The Berlin-based artist’s sculptural drawings have been shown throughout the world, but this summer is the first time her work has been shown in the American South.

Drawing is the foundation of art and, seemingly, fundamental to human consciousness — drawings are the oldest recorded form of human expression and the precursor to written language. In traditional art schools, students practice drawing for a year before picking up a paintbrush. Many artists who work broadly in other mediums continue drawing as a core of their practice. They do so because there is something primal about the act of drawing, about the translation of thought into gesture and gesture into line. The artist Cy Twombly wrote that, in drawing, “Each line is inhabited by its own history, it does not explain, it is the event of its own materialization.”

The Berlin-based artist Monika Grzymala — whose site-specific installation is on display in the Brooks Museum Rotunda through the end of 2022 — trained as a stone sculptor but always maintained a daily practice of drawing. One day, while she was drawing in her sketchbook, she felt the need to expand her drawing past the limits of the page and decided to use tape to extend the drawing across other surfaces in her studio. When she finished, she found she’d made something new: a sculptural drawing. She’d arrived at an artistic question that has preoccupied her ever since, the question of how to extend the act of drawing into three-dimensional space. Today, her sculptural drawings have been shown throughout the world, but this summer is the first time her work has been shown in the American South.

To craft her artwork at the Brooks, she used four different varieties of tape that she has specially manufactured in Germany. The tape varies in width and adhesiveness, allowing the artist to achieve a variety of lines as well as shapes. According to Brooks Museum curator Rosamund Garrett, who first encountered Grzymala’s work while a young student in England, Grzymala “thinks like an engineer” and is always paying attention to the weight and balance of her installations. Her work in the museum stretches the length of the Rotunda, attached to column and ceiling. The artist used miles of the tape, arranging it in long lines and clustered loops or layering it to craft structured supports. The black-and-white color of the piece recalls simple line drawings. A thin and nearly invisible fishing net provides a ceiling for the installation, but otherwise the work is completely made of tape, a tangle of expanding and contracting lines that appear differently depending on vantage point.

Monika Gryzmala at work on the Rotunda Project, June 2022. (Photo: Lucy Garrett)

In looking at a traditional, two-dimensional drawing, a viewer experiences immersion by letting their eye follow the shape of the line. Grzymala’s work offers a version of that same experience, but rather than following a line visually, viewers can experience her work physically.
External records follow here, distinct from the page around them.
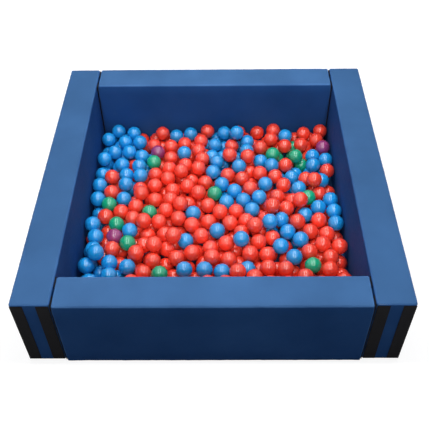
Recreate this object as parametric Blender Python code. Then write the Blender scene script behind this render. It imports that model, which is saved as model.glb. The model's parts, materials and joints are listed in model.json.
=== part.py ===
"""A square soft-play ball pit: four foam walls in vinyl covers, a padded floor mat and its fill of balls.

Metres, +Z up. The origin is at the centre of the underside, and the front wall is on the -Y side."""

import math

import bmesh
import bpy
import numpy as np

# The whole pit, over the side walls
PIT_WIDTH = 1.500
PIT_DEPTH = 1.500
WALL_HEIGHT = 0.380
WALL_THICKNESS = 0.150
FRONT_WALL_PROUD = 0.009
MAT_THICKNESS = 0.020
FIT_GAP = 0.0003
CUT_OVERRUN = 0.005

# Vinyl covers: the sheet, the soft edges, and how far the foam bulges each face
VINYL = 0.001
EDGE_RADIUS = 0.008
TOP_CROWN = 0.003
FACE_CROWN = 0.003
WALL_CELLS = (4, 2, 2)
MAT_CELLS = (3, 3, 1)

# Zip in each underside: a slot with raised lips, a tape that lies on the lips, and its teeth
ZIP_END_MARGIN = 0.060
ZIP_SLOT_WIDTH = 0.026
ZIP_LIP_HEIGHT = 0.009
ZIP_TAPE_WIDTH = 0.034
ZIP_TAPE_THICKNESS = 0.0008
ZIP_TEETH_WIDTH = 0.006
ZIP_TEETH_HEIGHT = 0.002
ZIP_POCKET_WIDTH = 0.042
ZIP_POCKET_HEIGHT = 0.0025

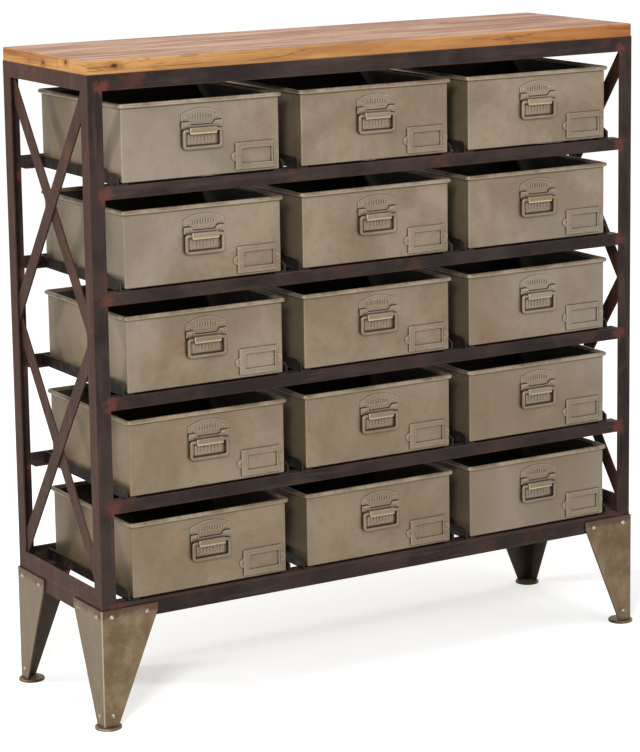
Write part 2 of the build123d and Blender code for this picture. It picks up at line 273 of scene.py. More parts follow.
def flatten_faces(piece):
    """Let the large faces keep their own direction, so that only the bends look round."""
    modify(piece, "WEIGHTED_NORMAL", keep_sharp=True, weight=80)


def join(pieces, name):
    deselect()
    for piece in pieces:
        piece.select_set(True)
    bpy.context.view_layer.objects.active = pieces[0]
    bpy.ops.object.join()
    pieces[0].name = pieces[0].data.name = name
    return pieces[0]


def bent_path(points, corner_radii, corner_steps):
    """A closed polygon's points, with a quarter circle at each right-angled corner."""
    path = []
    count = len(points)
    for index, corner in enumerate(points):
        corner = Vector(corner)
        before = (Vector(points[index - 1]) - corner).normalized()
        after = (Vector(points[(index + 1) % count]) - corner).normalized()
        bend = corner_radii[index]
        start, end = corner + before * bend, corner + after * bend
        centre = corner + (before + after) * bend
        for step in range(corner_steps + 1):
            share = step / corner_steps * math.pi / 2
            path.append(centre + (start - centre) * math.cos(share) + (end - centre) * math.sin(share))
    return path


def round_rod(points, corner_radii, radius, name, sides=16, corner_steps=8):
    """A closed rod of round section along a polygon whose corners are bent."""
    path = bent_path(points, corner_radii, corner_steps)
    curve = bpy.data.curves.new(name, "CURVE")
    curve.dimensions = "3D"
    spline = curve.splines.new("POLY")
    spline.points.add(len(path) - 1)
    for point, place in zip(spline.points, path):
        point.co = (*(place * MM), 1)
    spline.use_cyclic_u = True
    curve.bevel_depth = radius * MM
    curve.bevel_resolution = (sides - 4) // 4
    rod = bpy.data.objects.new(name, curve)
    bpy.context.collection.objects.link(rod)
    activate(rod)
    bpy.ops.object.convert(target="MESH")
    rod = bpy.context.object
    bpy.ops.object.shade_smooth()
    return rod


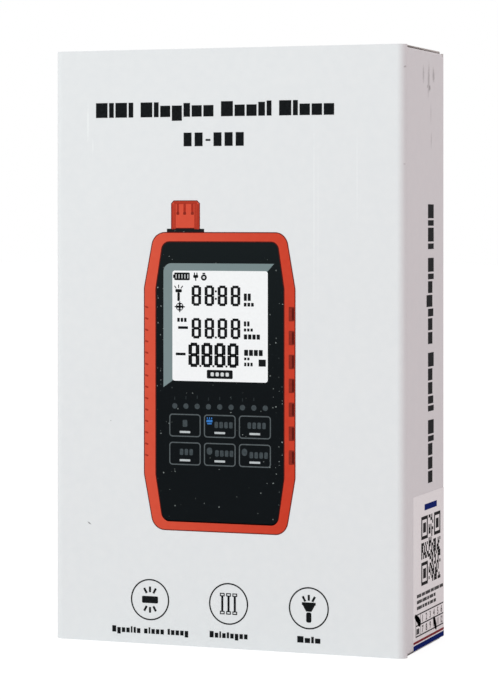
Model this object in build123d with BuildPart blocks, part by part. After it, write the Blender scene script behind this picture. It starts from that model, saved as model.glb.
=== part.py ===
from build123d import *
from math import cos, sin, sqrt
import os
import random

# A printed folding carton for a handheld instrument, closed and standing on its bottom end.
# It is a straight tuck end box: one folded, side-glued blank of white-lined board.
# Millimetres. +Z is up, the front panel faces -Y, the origin is the middle of the base.

# Carton
height = 180.0
width = 112.0
depth = 43.0
board = 0.6
fold_radius = 2.5

# Glued side seam, inside the back panel at the rear left fold
glue_flap_width = 14.0
glue_flap_shoulder = 1.0
glue_flap_drop = 4.0
glue_flap_bevel = 3.5

# Tuck flaps: a closing panel creased to the back panel, and a tongue behind the front panel
flap_side_play = 1.0
crease_play = 0.08
crease_end = 0.3
tongue_length = 15.0
tongue_play = 0.3
tongue_fold = 1.2
tongue_end_play = 0.3
tongue_taper = 3.0
tongue_corner = 8.0
lock_slit_length = 9.0
lock_slit_width = 0.8

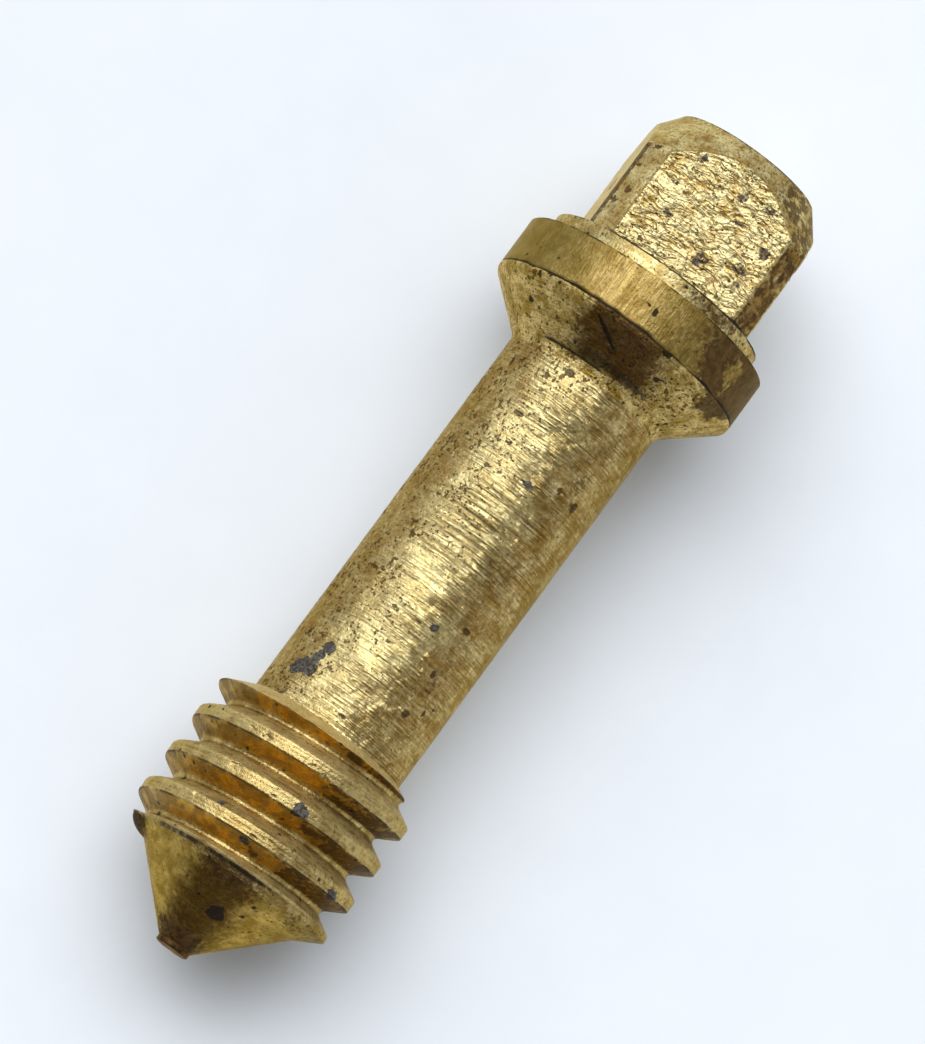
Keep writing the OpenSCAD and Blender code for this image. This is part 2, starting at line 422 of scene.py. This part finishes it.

She considers each installation to be a performance and the installation to be a temporary artifact of that performance. Likewise, viewing her work, you remain aware of time and space — not its illusion, but its frustrating reality. Standing beneath Grzymala’s artwork, it feels monumental, while viewing it from the museum’s second floor immerses the viewer in a complicated network of shapes. Things appear for a moment and then disappear depending on how you move through the piece. Shadows come and go as the light and hour changes.

Perhaps the installation is immemorable because it changes so much depending on how and when you experience it. Or perhaps it is more memorable because any aspect of the work becomes almost immediately reduced to memory. Even the tape, over the course of the year, will sag, changing the feeling of the installation with time. The primal gesture that began the drawing will continue until, still mysterious, it disappears from view.

The site-specific exhibition Rotunda Projects: Monika Grzymala is on view at the Brooks Museum through January 9, 2023.